Location
- 2475 Merritt Ave. (PO Box 4700 Stn. Main) Merritt BC V1K 1B8 Merritt, British Columbia, V1K 1B8 Canada
- Coordinates: 50°06′42″N 120°46′44″W﻿ / ﻿50.1118°N 120.7788°W

Information
- School board: School District 58 Nicola-Similkameen
- Superintendent: Mr. Steve McNiven
- Principal: Ms. Karen Goetz
- Staff: 37
- Grades: K-12

= South Central Interior Distance Education School =

SCIDES or South Central Interior Distance Education School is a distance education school which teaches elementary, middle, and high school programs online. SCIDES also provides programs for both graduated adults (upgrading) and non-graduated adults (adult graduation programs). It is an accredited public school, and as such is tuition free.
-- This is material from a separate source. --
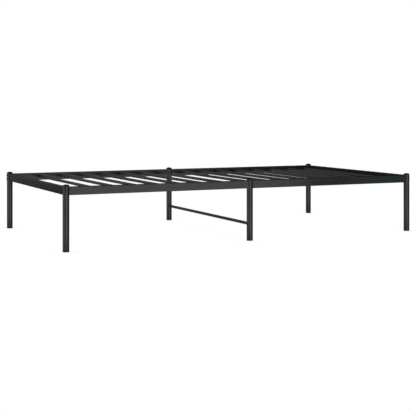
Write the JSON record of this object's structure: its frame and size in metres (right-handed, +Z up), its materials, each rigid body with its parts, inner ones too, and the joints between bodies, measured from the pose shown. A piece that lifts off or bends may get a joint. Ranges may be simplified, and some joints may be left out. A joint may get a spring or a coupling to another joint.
{
  "type": "bed frame",
  "caption": "Low metal bed frame: rectangular rails between round legs with domed caps, round cross slats, and a low stretcher between the middle legs.",
  "frame": {"origin": "on the floor, under the middle of the bed", "axes": "+X along the length, +Y across the width, +Z up"},
  "size_m": [1.9668, 1.0696, 0.3145],
  "materials": {
    "leg_powder_coat": "satin black powder coat with a fine orange peel",
    "rail_powder_coat": "satin black powder coat with a fine orange peel",
    "slat_powder_coat": "satin black powder coat",
    "cap_plastic": "moulded, fine matt grain",
    "foot_plastic": "moulded, matt",
    "bolt_black_steel": "black zinc",
    "plug_steel": "bare, hidden inside the rails"
  },
  "bodies": {
    "root": {"corner_leg_front_left": "leg_powder_coat", "corner_leg_back_left": "leg_powder_coat", "corner_leg_front_right": "leg_powder_coat", "corner_leg_back_right": "leg_powder_coat", "middle_leg_front": "leg_powder_coat", "middle_leg_back": "leg_powder_coat", "foot_cap_front_left": "foot_plastic", "foot_cap_back_left": "foot_plastic", "foot_cap_front_right": "foot_plastic", "foot_cap_back_right": "foot_plastic", "foot_cap_middle_front": "foot_plastic", "foot_cap_middle_back": "foot_plastic", "top_cap_front_left": "cap_plastic", "top_cap_back_left": "cap_plastic", "top_cap_front_right": "cap_plastic", "top_cap_back_right": "cap_plastic", "top_cap_middle_front": "cap_plastic", "top_cap_middle_back": "cap_plastic", "side_rail_front_left": "rail_powder_coat", "side_rail_front_right": "rail_powder_coat", "side_rail_back_left": "rail_powder_coat", "side_rail_back_right": "rail_powder_coat", "end_rail_left": "rail_powder_coat", "end_rail_right": "rail_powder_coat", "cross_slat_01": "slat_powder_coat", "cross_slat_02": "slat_powder_coat", "cross_slat_03": "slat_powder_coat", "cross_slat_04": "slat_powder_coat", "cross_slat_05": "slat_powder_coat", "cross_slat_06": "slat_powder_coat", "cross_slat_07": "slat_powder_coat", "cross_slat_08": "slat_powder_coat", "cross_slat_09": "slat_powder_coat", "cross_slat_10": "slat_powder_coat", "cross_slat_11": "slat_powder_coat", "cross_slat_12": "slat_powder_coat", "cross_slat_13": "slat_powder_coat", "cross_slat_14": "slat_powder_coat", "cross_slat_15": "slat_powder_coat", "cross_slat_16": "slat_powder_coat", "middle_stretcher": "rail_powder_coat", "rail_end_plug_front_left": "plug_steel", "corner_bolt_front_left_upper": "bolt_black_steel", "corner_bolt_front_left_lower": "bolt_black_steel", "joiner_bolt_front_left": "bolt_black_steel", "rail_end_plug_front_right": "plug_steel", "corner_bolt_front_right_upper": "bolt_black_steel", "corner_bolt_front_right_lower": "bolt_black_steel", "joiner_bolt_front_right": "bolt_black_steel", "rail_end_plug_back_left": "plug_steel", "corner_bolt_back_left_upper": "bolt_black_steel", "corner_bolt_back_left_lower": "bolt_black_steel", "joiner_bolt_back_left": "bolt_black_steel", "rail_end_plug_back_right": "plug_steel", "corner_bolt_back_right_upper": "bolt_black_steel", "corner_bolt_back_right_lower": "bolt_black_steel", "joiner_bolt_back_right": "bolt_black_steel", "rail_joiner_front": "plug_steel", "rail_joiner_back": "plug_steel"}
  },
  "joints": []
}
SCIDES offers over 150 courses, all of which are authorized by the BC Ministry of Education and taught by BC certified teachers. SCIDES is open 12 months of the year and offers continuous enrollment. SCIDES is able to provide cross-enrollment for students in brick-and-mortar schools or full-time school program options. SCIDES headquarters is located in Merritt, British Columbia, and is part of School District 58.

==History==
SCIDES is one of the 9 distance education schools initiated in BC in 1990, and is now one of over 50 in the province.